Work that won an art competition and was
printed in cover of a Chinese art magazine
So what are our current plans for getting together? I will visit China again in end of October and we try to get a visa for Jinlin to visit Finland immediately after that. I am working in a field of software development where I would probably get a job in Shanghai as well, but my boys are still only 12 and 9 years old and I want to stay in Finland to be with them at least as long as they are still children. Jinlin will gear up her English studies in Shanghai and I will continue to study Chinese here, preparing for our living together. Regarding her current thoughts about when that might be, I wrote her recently:

[...] I am of course very interested in when you can come with me to live in Finland. I'm sorry, if it is difficult for you to answer. But I think I deserve to know when I can expect to be together with you, even if the plan is preliminary and might change. Our love is good, but it is difficult for me to be so far from you, because I miss you much. I love you very much, I hope you are not planning to stay in China many years. If you want to learn a complete a university degree in China, I am afraid that might be too long time for me to wait. Although I much respect your willingness to have a good education. Please tell me dear what you think. I miss you.

She replied:
[...] Do not worry, I'll tell you what I think.

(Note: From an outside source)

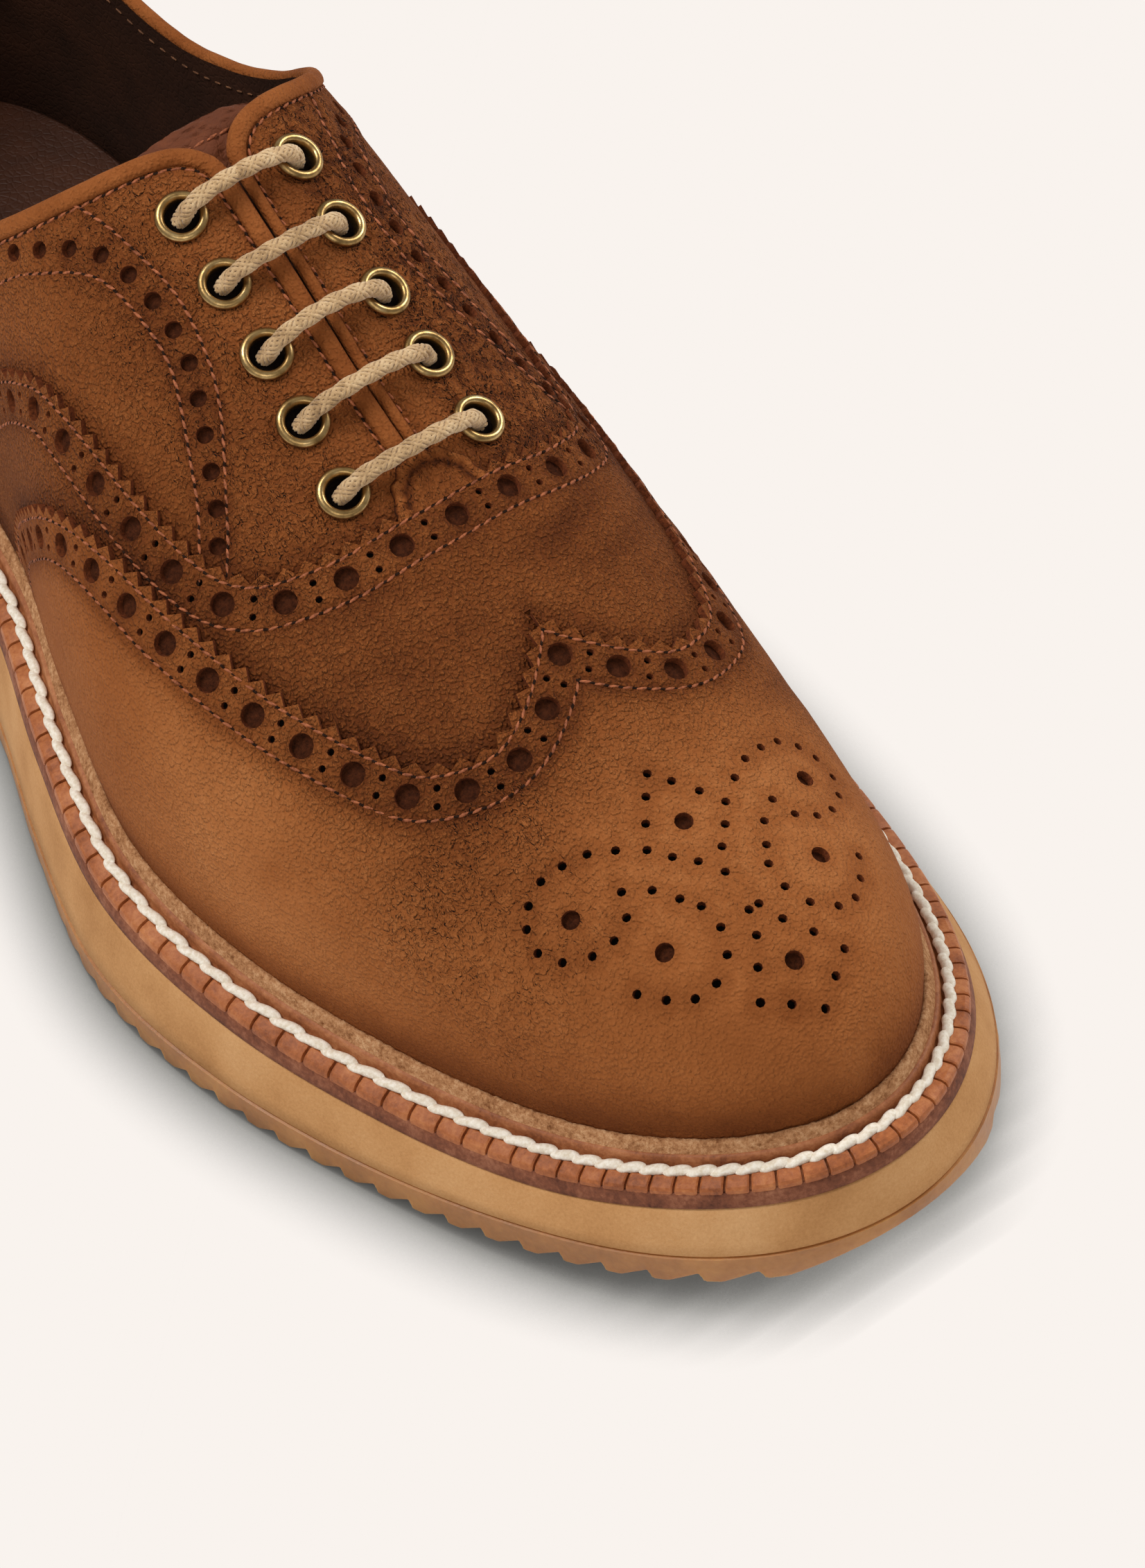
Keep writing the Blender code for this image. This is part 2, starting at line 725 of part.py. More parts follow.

What can I say? It would feel stupid to reply just "well, tell me then" and I hesitate to push for answers. I know we have mutual visits planned and I know the next big move will not be at least for the next three months. So I'll wait, try not to worry and enjoy the happy aspects of remote relationship and other nice things in my life. At least Shanghai is easy access from Finland, flights are surprisingly cheap, and our lovely video-chats are once more alive and well.